Everything up to this point leads me to today, the submission of my Final Portfolio and the very last time that I will be a Creative Writing student in Professor Bhandari’s class. The ending of this class is bittersweet. That sea of twenty or so strangers that I walked into on the first day of class is now a group of faces that I know all of. I may not have talked to these people often, but I read their blogs and heard their work read aloud in class. I made a connection with people after only eighteen weeks and I was exposed to truly incredible writers of my time, and for both of these I will be forever grateful. In addition, I will have to lose the instruction of Professor Bhandari, who is now on my list of English teachers who have molded my writing into something better than what I came into the class with. In the future, I hope I can take a Creative Non-Fiction class with her, but for the time being, this is the end of our teacher and student roles with each other. On the brighter side, this class has affirmed my choice in wanting to be a Writing major. Writing is a way to express feelings and opinions through art. To be honest, I never understood the power of creative writing until I took this class.

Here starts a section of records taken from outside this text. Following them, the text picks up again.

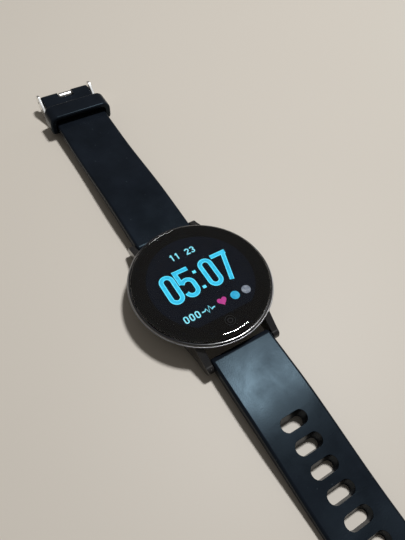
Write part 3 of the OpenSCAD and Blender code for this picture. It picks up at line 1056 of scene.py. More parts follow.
@dataclass(frozen=True)
class Datum:
    """Places that several pieces are built from, read from the frame, in mm."""

    bar_y: float
    bar_z: float
    glass_low: float
    glass_high: float
    glass_r: float
    bezel_r: float
    rim_z: float
    board_z: float
    strap_half: float
    pin_y: float
    pin_z: float

    @classmethod
    def read(cls) -> "Datum":
        """Read the places from the frame.

        Returns:
            The places in mm.
        """
        bar_low, bar_high = span("spring_bar_12")
        glass_low, glass_high = span("front_glass")
        bezel = span("bezel_ring")[1]
        pin_low, pin_high = span("buckle_bar")
        return cls(
            bar_y=(bar_low.y + bar_high.y) / 2, bar_z=(bar_low.z + bar_high.z) / 2,
            glass_low=glass_low.z, glass_high=glass_high.z, glass_r=glass_high.x,
            bezel_r=bezel.x, rim_z=bezel.z, board_z=span("main_board")[0].z,
            strap_half=span("strap_long")[1].x,
            pin_y=(pin_low.y + pin_high.y) / 2, pin_z=(pin_low.z + pin_high.z) / 2)


# ---- Case --------------------------------------------------------------------------------


@dataclass
class Case:
    """The black case with its four lugs, the bezel and the cover glass."""

    datum: Datum
    flank_low: float = 0.6
    flank_r: float = 17.9
    top_r: float = 21.6
    open_r: float = 17.0
    ledge_r: float = 15.9
    cavity_r: float = 17.6
    upper_r: float = 19.0
    spigot_r: float = 19.6
    lug_in: float = 10.2
    lug_out: float = 12.3
    lug_r: float = 1.7
    bezel_z: float = 7.7
    ledge_z: float = 1.6
    step_z: float = 6.0
    screw_circle: float = 15.2
    boss_r: float = 1.5
    boss_h: float = 3.0
    bore_r: float = 0.72
    bar_hole_r: float = 0.55
    bar_hole_l: float = 2.3

    def lug(self, name: str) -> bpy.types.Object:
        """Shape the 12 o'clock right lug with soft edges.

        Args:
            name: The lug's name.

        Returns:
            The lug.
        """
        y, z = self.datum.bar_y, self.datum.bar_z
        tip = [(y + self.lug_r * math.sin(t), z - self.lug_r * math.cos(t))
               for t in (math.pi * i / 16 for i in range(17))]
        side = [(self.top_r - 10, self.flank_low + 0.4), *tip,
                (self.top_r - 4, self.bezel_z - 0.3), (self.top_r - 10, self.bezel_z - 0.3)]
        lug = drawn_out(name, side, self.lug_in - 3, self.lug_out + 6)
        plan = [(self.lug_in, self.top_r - 9), (self.lug_out + 1.2, self.top_r - 9),
                (self.lug_out + 0.4, self.top_r - 4.2), (self.lug_out + 0.2, self.top_r - 1.2),
                (self.lug_out, y + self.lug_r - 0.6), (self.lug_out - 0.6, y + self.lug_r + 1),
                (self.lug_in, y + self.lug_r + 1)]
        cut(lug, drawn_out("plan", plan, -1, 12, Axis.Z), Cut.KEEP)
        soften(lug, 0.32, 3, 28)
        return lug

    def shell(self) -> bpy.types.Object:
        """Turn the case, add lugs and screw bosses, and bore it.

        Returns:
            The case shell.
        """
        flank = [(self.flank_r + (self.top_r - self.flank_r) * t ** 0.8,
                  self.flank_low + (self.bezel_z - self.flank_low) * t)
                 for t in (i / 14 for i in range(15))]
        section = [(self.open_r, self.flank_low), (self.flank_r - 0.25, self.flank_low), *flank[1:-1],
                   (self.top_r, self.bezel_z - 0.15), (self.top_r - 0.15, self.bezel_z),
                   (self.spigot_r, self.bezel_z),
                   (self.spigot_r, self.bezel_z - 0.5), (self.upper_r, self.bezel_z - 0.5),
                   (self.upper_r, self.step_z), (self.cavity_r, self.step_z),
                   (self.cavity_r, self.datum.board_z), (self.ledge_r, self.datum.board_z),
                   (self.ledge_r, self.ledge_z), (self.open_r, self.ledge_z)]
        case = turned("case_shell", section, 160)
        inner = rod("inner", self.upper_r, (0, 0, -1), 20, Axis.Z, 96)
        first = self.lug("lug")
        for side in (1, -1):
            for end in (1, -1):
                lug = copied(first, "lug_copy")
                if side < 0 or end < 0:
                    scaled(lug, (side, end, 1))
                cut(lug, copied(inner, "inner_copy"))
                cut(case, lug, Cut.ADD)
        bpy.data.objects.remove(first)
        bpy.data.objects.remove(inner)
        for angle in (30, 150, 210, 330):
            x = self.screw_circle * math.cos(math.radians(angle))
            y = self.screw_circle * math.sin(math.radians(angle))
            cut(case, rod("boss", self.boss_r, (x, y, self.ledge_z), self.boss_h, Axis.Z, 32), Cut.ADD)
            cut(case, rod("bore", self.bore_r, (x, y, self.ledge_z - 1), self.boss_h + 0.6, Axis.Z, 24))
        for end in (1, -1):
            for start in (self.lug_in - 1, 1 - self.lug_in - self.bar_hole_l):
                cut(case, rod("bar_hole", self.bar_hole_r, (start, end * self.datum.bar_y,
                                                           self.datum.bar_z),
                              self.bar_hole_l, Axis.X, 24))
        return clean(case)

    def bezel(self) -> tuple[bpy.types.Object, bpy.types.Object]:
        """Turn the bezel and the bright line round its widest part.

        Returns:
            The bezel and its line.
        """
        r, top = self.datum.bezel_r, self.datum.rim_z
        lip = self.datum.glass_r + 0.1
        body = turned("bezel_band", [
            (self.upper_r, self.bezel_z - 0.5), (self.spigot_r - 0.03, self.bezel_z - 0.5),
            (self.spigot_r - 0.03, self.bezel_z), (self.top_r - 0.1, self.bezel_z),
            (r - 0.2, self.bezel_z + 0.22), (r - 0.2, self.bezel_z + 0.62),
            (r - 0.38, top - 0.22), (r - 0.5, top - 0.06), (r - 0.62, top), (lip + 0.1, top),
            (lip, top - 0.1), (lip, self.bezel_z + 1.0), (self.upper_r, self.bezel_z + 1.0)], 160)
        line = turned("bezel_line", [
            (r - 0.3, self.bezel_z + 0.24), (r - 0.12, self.bezel_z + 0.24),
            (r, self.bezel_z + 0.36), (r, self.bezel_z + 0.46), (r - 0.16, self.bezel_z + 0.64),
            (r - 0.3, self.bezel_z + 0.64)], 160)
        return clean(body), clean(line)

    def glass(self) -> bpy.types.Object:
        """Turn the cover glass with its rounded rim.

        Returns:
            The cover glass.
        """
        low, high, r = self.datum.glass_low + 0.16, self.datum.glass_high, self.datum.glass_r
        edge = low + 0.3
        rim = [(r - 1.6 * (1 - math.cos(t)), edge + (high - edge) * math.sin(t))
               for t in (math.pi / 2 * i / 14 for i in range(15))]
        section = [(0, low), (r * 0.5, low), (r - 0.15, low), (r, low + 0.1), *rim,
                   (r - 1.75, high), (r * 0.7, high), (r * 0.4, high), (0, high)]
        return clean(turned("cover_glass", section, 256), 40)

    def build(self) -> None:
        """Build and hand over the case's pieces."""
        hand_over(self.shell(), "case_black", "case", "case_black", "case_body")
        body, line = self.bezel()
        hand_over(body, "bezel_black", "case", "bezel_black", "bezel_ring")
        hand_over(line, "bezel_line", "case", "bezel_black")
        hand_over(self.glass(), "cover_glass", "case", "cover_glass", "front_glass")


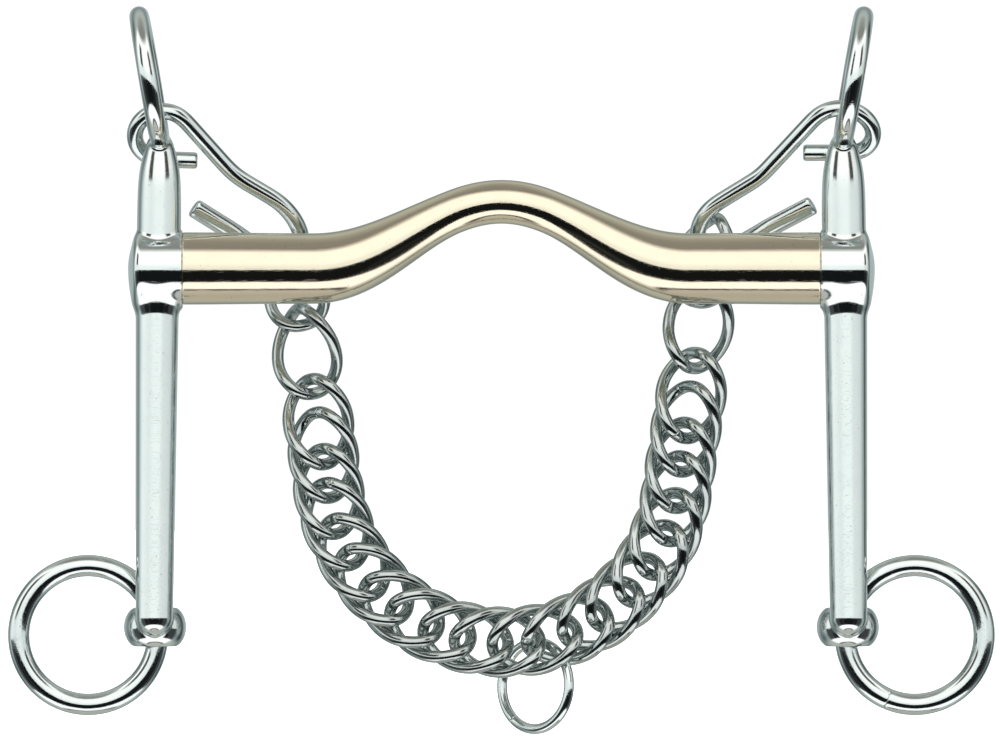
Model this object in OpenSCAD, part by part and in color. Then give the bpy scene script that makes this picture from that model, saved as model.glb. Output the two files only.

Before I looked at creative writing as a hobby that was done on a whim for fun, but now I see the true force it holds.
Although this is the end of my time with Creative Writing 2010*03, this is not the end of my writing or creative writing. My first plan of action is to continue my blog and I hope to post on it every chance I get. Now that I have forty-one followers, I feel an even stronger force to continue it! I also want to read and write more Creative Non-Fiction, and I am even looking in to submitting work to Creative Non-Fiction magazine. Today the semester ends, but my writing journey does not; in fact, I believe it is only beginning.